-- WORK TO COMPLETE --
Look through the lines of the material and count those containing "with". Give that count alone.

-- MATERIAL --

[START]

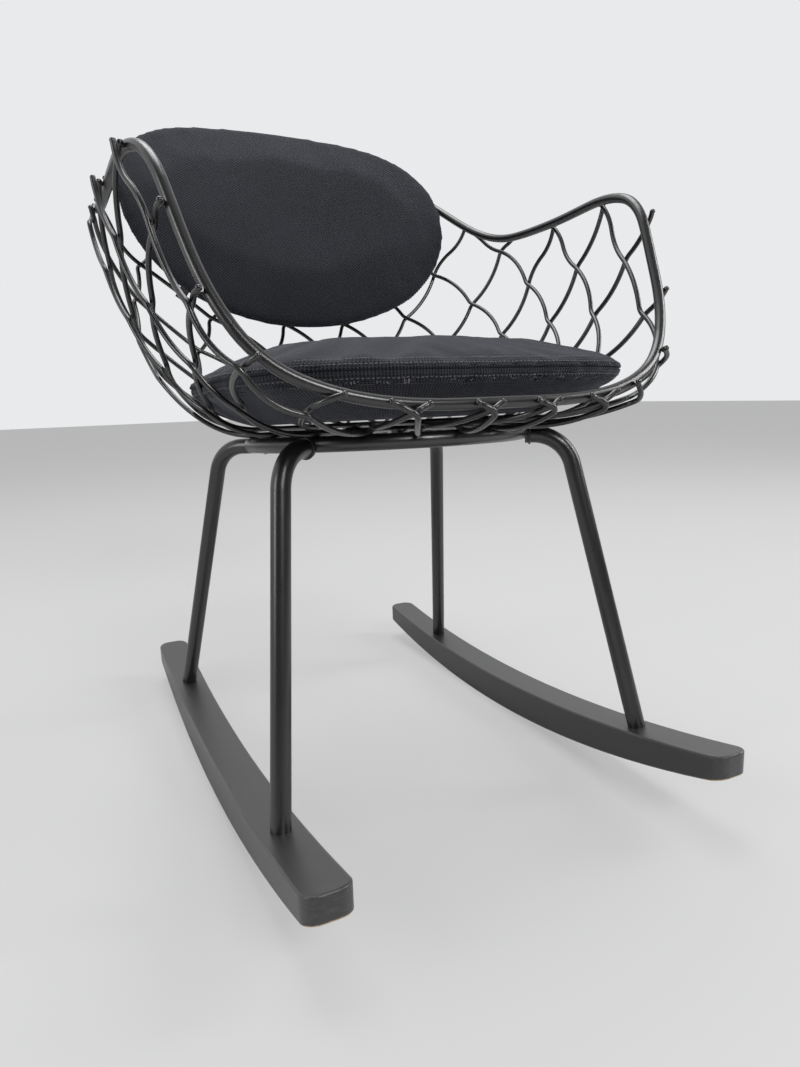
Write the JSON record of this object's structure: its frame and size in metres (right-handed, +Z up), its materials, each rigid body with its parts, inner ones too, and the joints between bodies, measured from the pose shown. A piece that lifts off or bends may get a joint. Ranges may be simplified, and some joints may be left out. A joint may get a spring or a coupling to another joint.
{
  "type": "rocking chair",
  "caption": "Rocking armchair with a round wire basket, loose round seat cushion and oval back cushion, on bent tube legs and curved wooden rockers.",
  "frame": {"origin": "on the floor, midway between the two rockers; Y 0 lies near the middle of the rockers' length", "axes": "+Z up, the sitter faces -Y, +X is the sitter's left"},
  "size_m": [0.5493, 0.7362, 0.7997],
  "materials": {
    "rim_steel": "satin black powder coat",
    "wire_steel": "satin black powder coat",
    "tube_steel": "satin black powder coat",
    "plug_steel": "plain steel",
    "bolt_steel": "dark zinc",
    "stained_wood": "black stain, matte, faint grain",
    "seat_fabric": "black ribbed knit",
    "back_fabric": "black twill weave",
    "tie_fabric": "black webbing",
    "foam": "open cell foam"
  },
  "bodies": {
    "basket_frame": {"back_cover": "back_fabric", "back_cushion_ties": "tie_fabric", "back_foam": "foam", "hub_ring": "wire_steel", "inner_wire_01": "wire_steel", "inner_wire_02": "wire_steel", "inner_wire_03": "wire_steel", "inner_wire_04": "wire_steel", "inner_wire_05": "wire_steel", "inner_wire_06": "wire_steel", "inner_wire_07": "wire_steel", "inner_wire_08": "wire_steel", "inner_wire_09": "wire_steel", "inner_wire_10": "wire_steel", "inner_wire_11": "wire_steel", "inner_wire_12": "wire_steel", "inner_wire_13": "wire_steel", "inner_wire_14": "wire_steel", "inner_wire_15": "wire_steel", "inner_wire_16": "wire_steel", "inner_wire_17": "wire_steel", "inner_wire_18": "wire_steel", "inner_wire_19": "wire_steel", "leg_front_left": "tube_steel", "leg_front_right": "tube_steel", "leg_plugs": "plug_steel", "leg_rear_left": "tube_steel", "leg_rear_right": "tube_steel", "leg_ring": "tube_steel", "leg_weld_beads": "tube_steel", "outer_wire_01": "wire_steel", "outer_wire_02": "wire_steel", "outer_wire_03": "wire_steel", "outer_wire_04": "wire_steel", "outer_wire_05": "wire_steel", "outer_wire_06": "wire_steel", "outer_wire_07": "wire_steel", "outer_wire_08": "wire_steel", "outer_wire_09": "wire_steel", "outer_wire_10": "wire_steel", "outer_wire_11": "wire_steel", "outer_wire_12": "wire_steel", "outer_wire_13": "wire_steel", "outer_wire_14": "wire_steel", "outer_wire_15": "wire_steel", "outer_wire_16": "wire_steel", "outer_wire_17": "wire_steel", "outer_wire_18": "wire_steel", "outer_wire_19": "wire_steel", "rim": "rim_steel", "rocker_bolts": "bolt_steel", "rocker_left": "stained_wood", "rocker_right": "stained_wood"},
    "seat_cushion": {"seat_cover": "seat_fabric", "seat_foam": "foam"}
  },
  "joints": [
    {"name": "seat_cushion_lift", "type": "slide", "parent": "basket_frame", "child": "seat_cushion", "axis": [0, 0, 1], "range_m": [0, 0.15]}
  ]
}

[END]

-- RESPONSE BELOW --
2